Adam Smith, in his Capitalist Bible, “The wealth of a nation” gave a best description of the capitalist, where he said, “It is not from the benevolence (kindness) of the butcher, the brewer, or the baker that we expect our dinner, but from their regard to their own interest”. So, with the action of BUA, he will reap at least three things; increase his revenue and market share, attract the customers of his rival and gain a big place in the heart of his customers.

In every game, there are two players. One may be smarter or wiser than the other. In this saga, BUA is smarter than his rival. For his single statement made to his dealers is capable of destroying his rival in the industry. His statement, “HIKE PRICE AND LOOSE YOUR LICENSE” portrayed his rival as a WICKED being. While in reality, he was only employing market politics to do away with his rival in either way.

But if we are little bit away from looking at the action of BUA from a face value, we can agree that, he did the right thing by choosing to go for a small profit and increase his sales, and also put smile on the faces of his final consumers. And he’s smarter than his rival.

Dangote Group, in their quest to retaliate the action of their rival, they filled a petition to the Minister of Industry, where they accused their rival with operating in impunity, acting contrary to laws laid by the National Sugar Policy by selling their products locally instead of otherwise. As such, they wants them to closed the firms of their rival!

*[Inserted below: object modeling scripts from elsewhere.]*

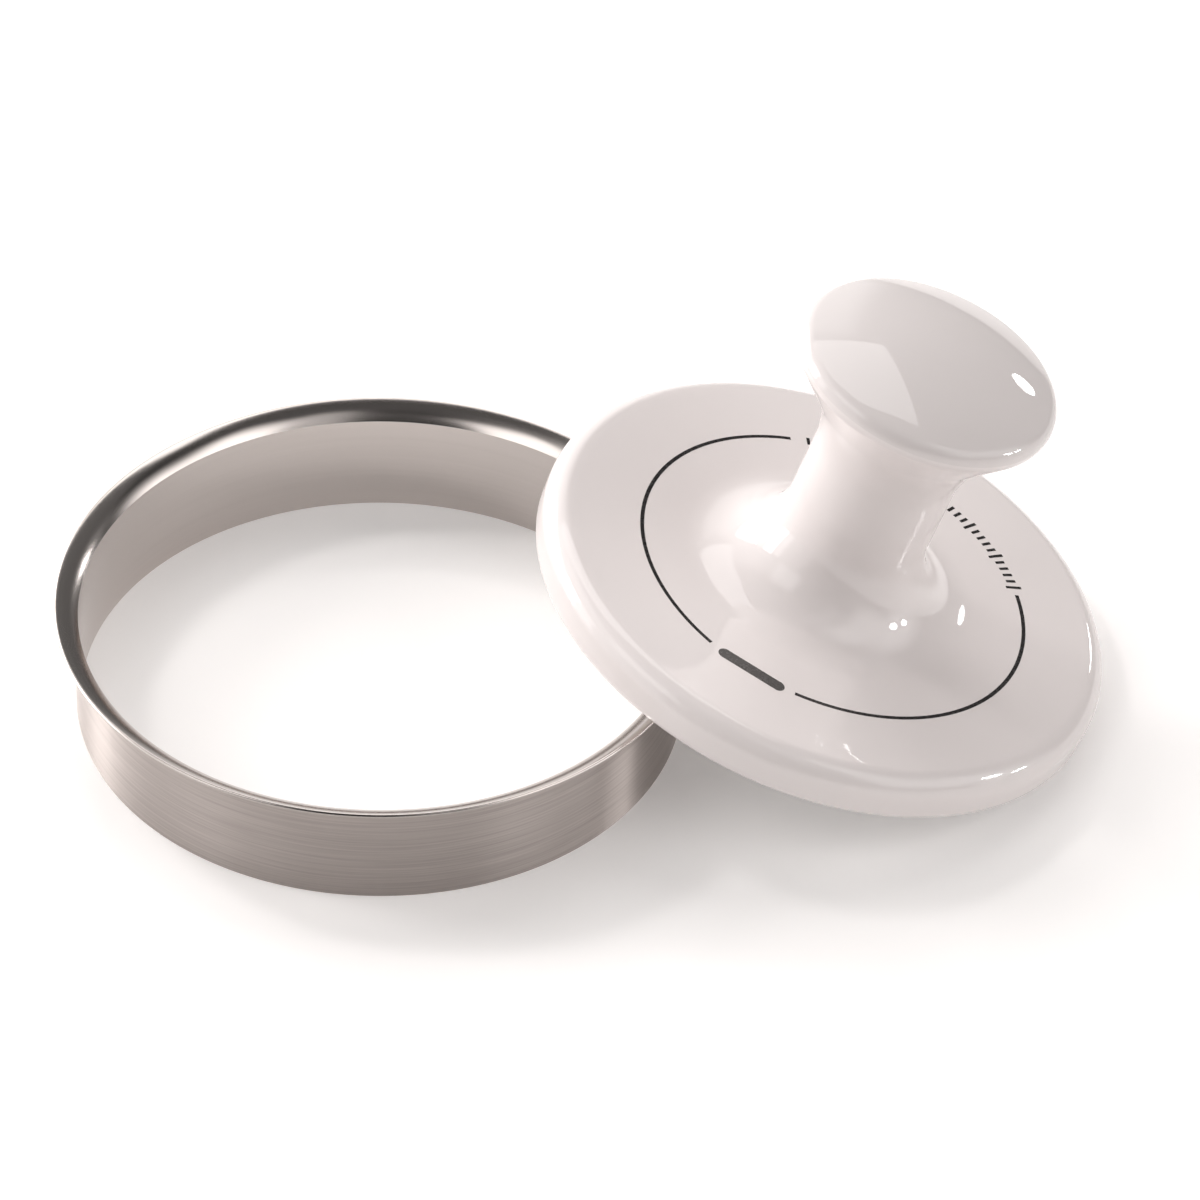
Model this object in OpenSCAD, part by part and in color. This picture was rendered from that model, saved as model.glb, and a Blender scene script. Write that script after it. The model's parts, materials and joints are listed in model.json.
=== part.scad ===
// Patty press: a steel ring mould and a hand stamp that leans on the ring's rim.
// The stamp is drawn upright, its pressing face at z = 0, and then leaned into place.

/* [Ring mould] */
// Inner diameter of the straight wall
bore_d = 111.2; // [105:0.2:118]
// Thickness of the steel sheet
sheet_t = 0.8; // [0.6:0.1:1.2]
// Height of the ring over its lip
ring_h = 22.6; // [20:0.2:30]
// How far the lip reaches out beyond the wall
lip_reach = 3.6; // [2.6:0.2:5]

/* [Stamp disc] */
// Radial gap between the stamp and the ring's wall
fit_gap = 0.5; // [0.3:0.1:1]
// Thickness of the disc from its top face to the ridge tips
disc_h = 9; // [8.5:0.5:12]
// Radius of the disc's upper edge
disc_edge_r = 4.2; // [2:0.2:4.6]
// Wall thickness of the white mouldings
shell_t = 2.4; // [2:0.1:2.8]

/* [Handle] */
// Diameter of the neck at its narrowest
neck_d = 27.6; // [26:0.2:32]
// Radius of the curve from the disc up into the neck
flare_r = 15; // [13:0.5:16]
// Radius of the curve from the neck out into the knob
bell_r = 20.5; // [18:0.5:22]
// Widest diameter of the knob
knob_d = 49.4; // [46:0.2:56]
// Height of the handle above the disc's top face
handle_h = 56.5; // [54:0.5:66]
// Height of the knob's cap above the widest line
cap_rise = 7; // [6:0.5:9]

/* [Pressing plate] */
// Distance between neighbouring ridges
ridge_pitch = 12; // [10:0.5:14]
// Height of a ridge
ridge_h = 2.6; // [1.6:0.2:2.8]
// Turn from locked to released, in degrees
plate_turn = 40; // [36:1:50]

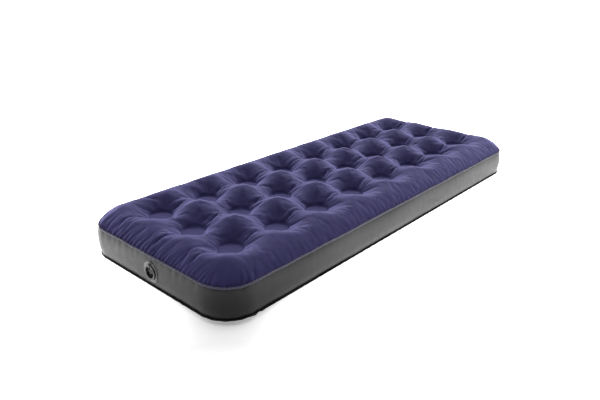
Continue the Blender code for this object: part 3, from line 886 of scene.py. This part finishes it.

This is purely a case of dominance. And it is in nature of human being that they don’t want to be in competition in whatever they do. But, to be frank, Dangote exhibit what could be simply regards as “selfishness” in this his reaction. Instead of seeking for government assistance to defeat his rival, he should’ve reacted with pity and a sense of sacrificing some of his profits to retain his customers, thereby reducing his price lower than the price set by his rival! As such, his customers would be retain, and he will have surely boxed out his rival out of the market. But calling for government to shut down his rivals industry will do more harm than good to his market in the eyes of their customers. Because, people always chose to reside with those they believe to be oppressed. 

In this saga, people view BUA as a Hero and Dangote as a villain. So, if he truly want to retain his hard earned reputation as business-philantropist magnet in order not to lose his customers, he must act wisely. For a mistake at this stage will surely hunt him in the future. Price war is nothing new in free market economy. It is just a strategy employed for industry dominance. 

At the end, government must come in, to address the issue in contention, in order to safeguard it’s national development, which is correcting inflation, generating employment and stabilizing the market/economy, thereby, creating an enable environment for other investors in the sector and to facilitate more competition in the Industry. 

By doing this, it will create more job opportunities and stabilize the price of commodities since that each of the firms would be wary of increasing their price to avoid loosing their customers to their rival.